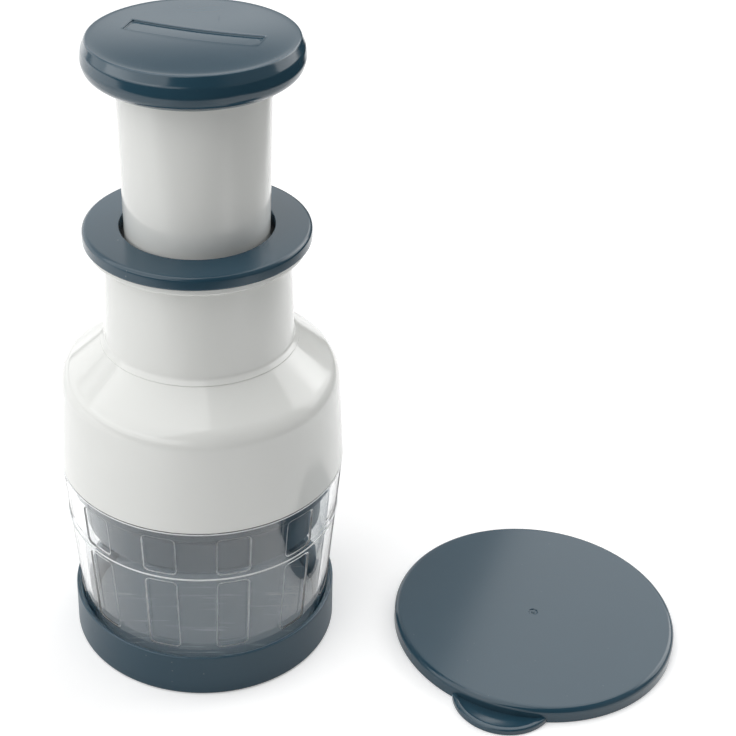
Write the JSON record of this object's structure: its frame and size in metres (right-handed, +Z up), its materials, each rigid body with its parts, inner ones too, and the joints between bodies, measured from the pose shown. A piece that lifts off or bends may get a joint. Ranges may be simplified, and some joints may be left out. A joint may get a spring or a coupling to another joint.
{
  "type": "plunger food chopper",
  "caption": "Hand food chopper: a sprung knob drives a turning zigzag blade down through a clear cup onto a base cap, with a loose lid.",
  "frame": {"origin": "middle of the base cap's flat rest face, on the chopper's own axis", "axes": "+Z up along the plunger's axis, towards the knob; -Y towards the viewer in the picture, the loose lid lies on the +X side"},
  "size_m": [0.2263, 0.1193, 0.2296],
  "materials": {
    "slate_plastic": "gloss",
    "slate_guard": "satin",
    "mat_plastic": "matte",
    "clear_plastic": "clear",
    "white_plastic": "satin",
    "inner_plastic": "satin",
    "stainless_blade": "brushed",
    "steel": "plain",
    "soft_rubber": "matte"
  },
  "bodies": {
    "base": {"base_cap": "slate_plastic", "chopping_mat": "mat_plastic"},
    "cup": {"clear_cup": "clear_plastic"},
    "housing": {"housing_shell": "white_plastic", "neck_sleeve": "white_plastic", "collar_ring": "slate_plastic", "guide_barrel": "inner_plastic", "spindle_nut": "inner_plastic", "blade_guard": "slate_guard", "wiper_ring": "inner_plastic", "barrel_screws": "steel", "lower_spring_seat": "steel"},
    "plunger": {"knob_shell": "slate_plastic", "knob_underplate": "slate_plastic", "plunger_tube": "white_plastic", "tube_cap": "inner_plastic", "buffer_ring": "soft_rubber", "upper_spring_seat": "steel", "return_spring": "steel"},
    "rotor": {"spindle": "steel", "thrust_washer": "steel", "spindle_clip": "steel", "blade_carrier": "inner_plastic", "zigzag_blade": "stainless_blade", "foot_rivets": "steel"},
    "wiper": {"wiper_plate": "inner_plastic"},
    "lid": {"storage_lid": "slate_plastic"}
  },
  "joints": [
    {"name": "cup_lift", "type": "slide", "parent": "base", "child": "cup", "axis": [0, 0, 1], "range_m": [0, 0.03]},
    {"name": "housing_lift", "type": "slide", "parent": "cup", "child": "housing", "axis": [0, 0, 1], "range_m": [0, 0.06]},
    {"name": "plunger_press", "type": "slide", "parent": "housing", "child": "plunger", "axis": [0, 0, -1], "range_m": [0, 0.046], "stiffness_N_per_m": 180, "springref_m": -0.025, "deforming": ["return_spring"]},
    {"name": "blade_turn", "type": "hinge", "parent": "plunger", "child": "rotor", "pos_m": [0, 0, 0.1], "axis": [0, 0, -1], "range_deg": [0, 60.5]},
    {"name": "wiper_turn", "type": "hinge", "parent": "housing", "child": "wiper", "pos_m": [0, 0, 0.0552], "axis": [0, 0, -1], "range_deg": [0, 60.5]},
    {"name": "lid_lift", "type": "slide", "parent": "base", "child": "lid", "axis": [0, 0, 1], "range_m": [0, 0.06]}
  ],
  "couplings": [
    {"joint": "blade_turn", "follows": "plunger_press", "rad_per_m": 22.76},
    {"joint": "wiper_turn", "follows": "plunger_press", "rad_per_m": 22.76}
  ]
}
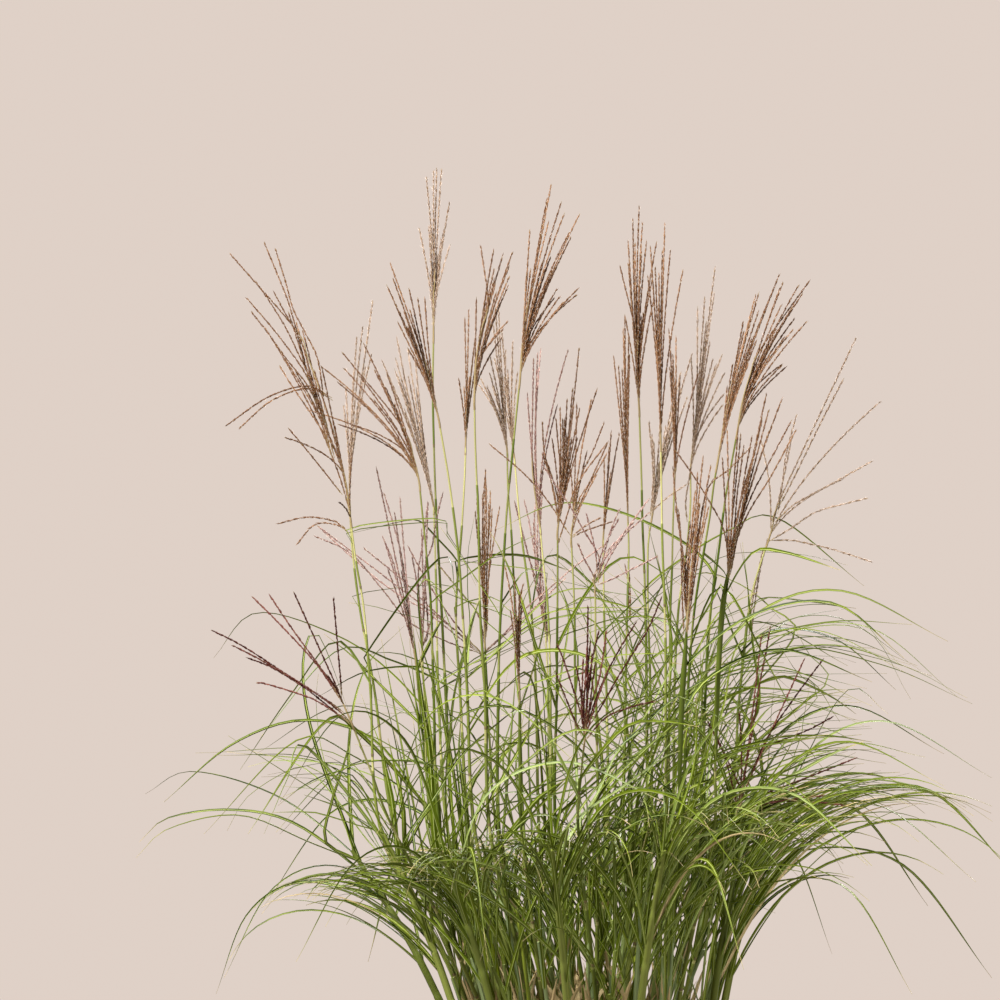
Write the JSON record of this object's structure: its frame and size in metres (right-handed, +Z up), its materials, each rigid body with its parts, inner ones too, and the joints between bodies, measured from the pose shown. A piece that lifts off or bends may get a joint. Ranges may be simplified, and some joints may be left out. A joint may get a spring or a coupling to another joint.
{
  "type": "potted maiden grass",
  "caption": "Tall ornamental grass in a round tapered clay pot: upright stems with feathery reddish plumes above arching narrow leaves.",
  "frame": {"origin": "centre of the pot's flat foot, on the surface that the pot stands on", "axes": "+Z up along the pot's axis, -Y towards the front of the plant, +X to the right seen from the front"},
  "size_m": [1.1263, 1.0911, 1.4618],
  "materials": {
    "clay": "unglazed fired clay, matt and faintly dusty",
    "soil": "damp bark and fibre potting soil",
    "stem": "smooth green cane with paler sheaths",
    "leaf": "green blades with a pale midrib and fine veins",
    "plume": "rusty to wine red spikelets with silky pale hairs"
  },
  "bodies": {
    "root": {"leaves_01": "leaf", "leaves_02": "leaf", "leaves_03": "leaf", "leaves_04": "leaf", "leaves_05": "leaf", "leaves_06": "leaf", "leaves_07": "leaf", "leaves_08": "leaf", "leaves_09": "leaf", "leaves_10": "leaf", "leaves_11": "leaf", "leaves_12": "leaf", "plume_01": "plume", "plume_02": "plume", "plume_03": "plume", "plume_04": "plume", "plume_05": "plume", "plume_06": "plume", "plume_07": "plume", "plume_08": "plume", "plume_09": "plume", "plume_10": "plume", "plume_11": "plume", "plume_12": "plume", "plume_13": "plume", "plume_14": "plume", "plume_15": "plume", "plume_16": "plume", "plume_17": "plume", "plume_18": "plume", "plume_19": "plume", "plume_20": "plume", "plume_21": "plume", "plume_22": "plume", "plume_23": "plume", "plume_24": "plume", "plume_25": "plume", "plume_26": "plume", "plume_27": "plume", "plume_28": "plume", "plume_29": "plume", "plume_30": "plume", "plume_31": "plume", "plume_32": "plume", "plume_33": "plume", "plume_34": "plume", "plume_35": "plume", "plume_36": "plume", "pot": "clay", "soil": "soil", "stems_1": "stem", "stems_2": "stem", "stems_3": "stem", "stems_4": "stem", "stems_5": "stem", "stems_6": "stem", "stems_7": "stem", "stems_8": "stem", "stems_9": "stem"}
  },
  "joints": []
}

◇ ◇ ◇ ◇

INSTRUCTIONS FOR THE TASK: The records above must be repeated exactly, every one of them.

WRITTEN SOLUTION:
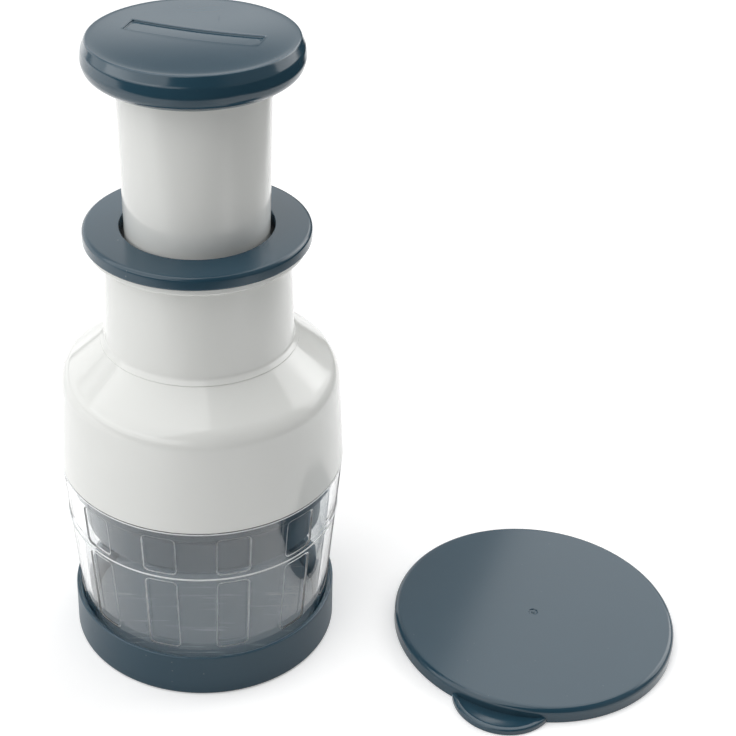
Write the JSON record of this object's structure: its frame and size in metres (right-handed, +Z up), its materials, each rigid body with its parts, inner ones too, and the joints between bodies, measured from the pose shown. A piece that lifts off or bends may get a joint. Ranges may be simplified, and some joints may be left out. A joint may get a spring or a coupling to another joint.
{
  "type": "plunger food chopper",
  "caption": "Hand food chopper: a sprung knob drives a turning zigzag blade down through a clear cup onto a base cap, with a loose lid.",
  "frame": {"origin": "middle of the base cap's flat rest face, on the chopper's own axis", "axes": "+Z up along the plunger's axis, towards the knob; -Y towards the viewer in the picture, the loose lid lies on the +X side"},
  "size_m": [0.2263, 0.1193, 0.2296],
  "materials": {
    "slate_plastic": "gloss",
    "slate_guard": "satin",
    "mat_plastic": "matte",
    "clear_plastic": "clear",
    "white_plastic": "satin",
    "inner_plastic": "satin",
    "stainless_blade": "brushed",
    "steel": "plain",
    "soft_rubber": "matte"
  },
  "bodies": {
    "base": {"base_cap": "slate_plastic", "chopping_mat": "mat_plastic"},
    "cup": {"clear_cup": "clear_plastic"},
    "housing": {"housing_shell": "white_plastic", "neck_sleeve": "white_plastic", "collar_ring": "slate_plastic", "guide_barrel": "inner_plastic", "spindle_nut": "inner_plastic", "blade_guard": "slate_guard", "wiper_ring": "inner_plastic", "barrel_screws": "steel", "lower_spring_seat": "steel"},
    "plunger": {"knob_shell": "slate_plastic", "knob_underplate": "slate_plastic", "plunger_tube": "white_plastic", "tube_cap": "inner_plastic", "buffer_ring": "soft_rubber", "upper_spring_seat": "steel", "return_spring": "steel"},
    "rotor": {"spindle": "steel", "thrust_washer": "steel", "spindle_clip": "steel", "blade_carrier": "inner_plastic", "zigzag_blade": "stainless_blade", "foot_rivets": "steel"},
    "wiper": {"wiper_plate": "inner_plastic"},
    "lid": {"storage_lid": "slate_plastic"}
  },
  "joints": [
    {"name": "cup_lift", "type": "slide", "parent": "base", "child": "cup", "axis": [0, 0, 1], "range_m": [0, 0.03]},
    {"name": "housing_lift", "type": "slide", "parent": "cup", "child": "housing", "axis": [0, 0, 1], "range_m": [0, 0.06]},
    {"name": "plunger_press", "type": "slide", "parent": "housing", "child": "plunger", "axis": [0, 0, -1], "range_m": [0, 0.046], "stiffness_N_per_m": 180, "springref_m": -0.025, "deforming": ["return_spring"]},
    {"name": "blade_turn", "type": "hinge", "parent": "plunger", "child": "rotor", "pos_m": [0, 0, 0.1], "axis": [0, 0, -1], "range_deg": [0, 60.5]},
    {"name": "wiper_turn", "type": "hinge", "parent": "housing", "child": "wiper", "pos_m": [0, 0, 0.0552], "axis": [0, 0, -1], "range_deg": [0, 60.5]},
    {"name": "lid_lift", "type": "slide", "parent": "base", "child": "lid", "axis": [0, 0, 1], "range_m": [0, 0.06]}
  ],
  "couplings": [
    {"joint": "blade_turn", "follows": "plunger_press", "rad_per_m": 22.76},
    {"joint": "wiper_turn", "follows": "plunger_press", "rad_per_m": 22.76}
  ]
}
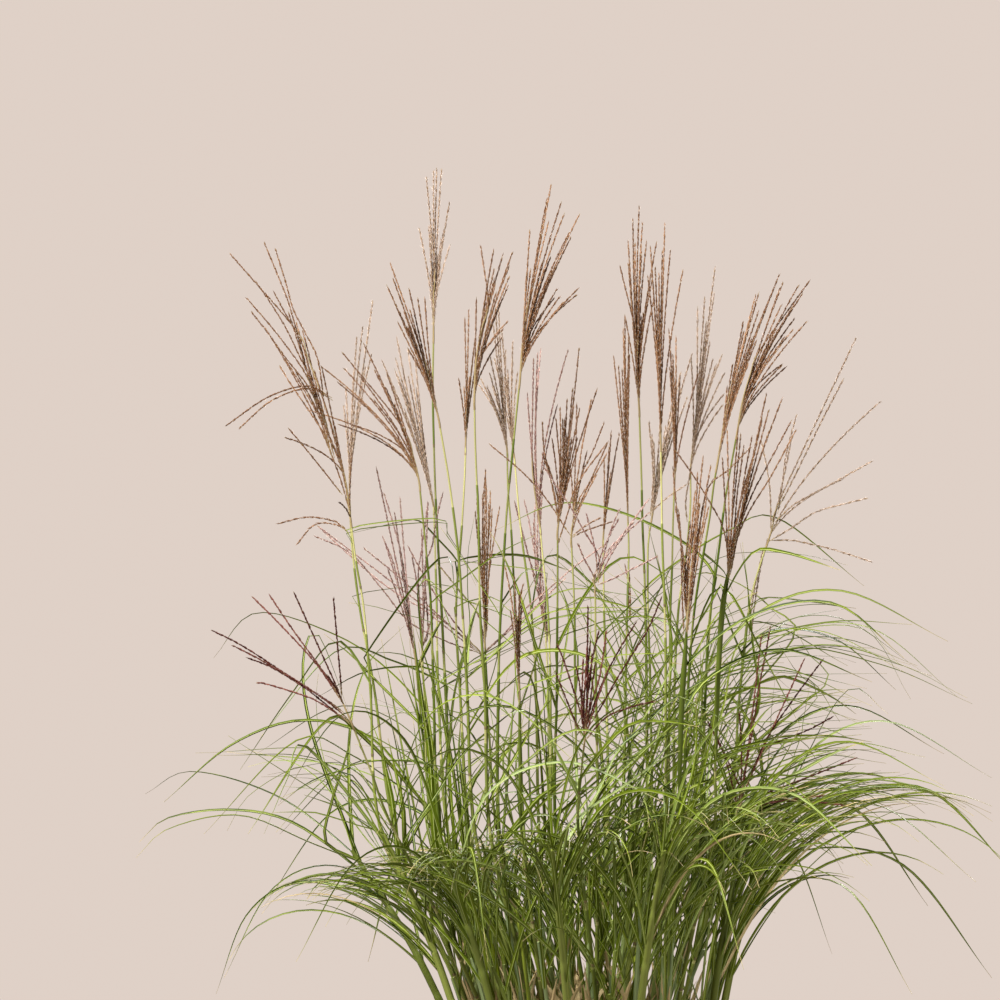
Write the JSON record of this object's structure: its frame and size in metres (right-handed, +Z up), its materials, each rigid body with its parts, inner ones too, and the joints between bodies, measured from the pose shown. A piece that lifts off or bends may get a joint. Ranges may be simplified, and some joints may be left out. A joint may get a spring or a coupling to another joint.
{
  "type": "potted maiden grass",
  "caption": "Tall ornamental grass in a round tapered clay pot: upright stems with feathery reddish plumes above arching narrow leaves.",
  "frame": {"origin": "centre of the pot's flat foot, on the surface that the pot stands on", "axes": "+Z up along the pot's axis, -Y towards the front of the plant, +X to the right seen from the front"},
  "size_m": [1.1263, 1.0911, 1.4618],
  "materials": {
    "clay": "unglazed fired clay, matt and faintly dusty",
    "soil": "damp bark and fibre potting soil",
    "stem": "smooth green cane with paler sheaths",
    "leaf": "green blades with a pale midrib and fine veins",
    "plume": "rusty to wine red spikelets with silky pale hairs"
  },
  "bodies": {
    "root": {"leaves_01": "leaf", "leaves_02": "leaf", "leaves_03": "leaf", "leaves_04": "leaf", "leaves_05": "leaf", "leaves_06": "leaf", "leaves_07": "leaf", "leaves_08": "leaf", "leaves_09": "leaf", "leaves_10": "leaf", "leaves_11": "leaf", "leaves_12": "leaf", "plume_01": "plume", "plume_02": "plume", "plume_03": "plume", "plume_04": "plume", "plume_05": "plume", "plume_06": "plume", "plume_07": "plume", "plume_08": "plume", "plume_09": "plume", "plume_10": "plume", "plume_11": "plume", "plume_12": "plume", "plume_13": "plume", "plume_14": "plume", "plume_15": "plume", "plume_16": "plume", "plume_17": "plume", "plume_18": "plume", "plume_19": "plume", "plume_20": "plume", "plume_21": "plume", "plume_22": "plume", "plume_23": "plume", "plume_24": "plume", "plume_25": "plume", "plume_26": "plume", "plume_27": "plume", "plume_28": "plume", "plume_29": "plume", "plume_30": "plume", "plume_31": "plume", "plume_32": "plume", "plume_33": "plume", "plume_34": "plume", "plume_35": "plume", "plume_36": "plume", "pot": "clay", "soil": "soil", "stems_1": "stem", "stems_2": "stem", "stems_3": "stem", "stems_4": "stem", "stems_5": "stem", "stems_6": "stem", "stems_7": "stem", "stems_8": "stem", "stems_9": "stem"}
  },
  "joints": []
}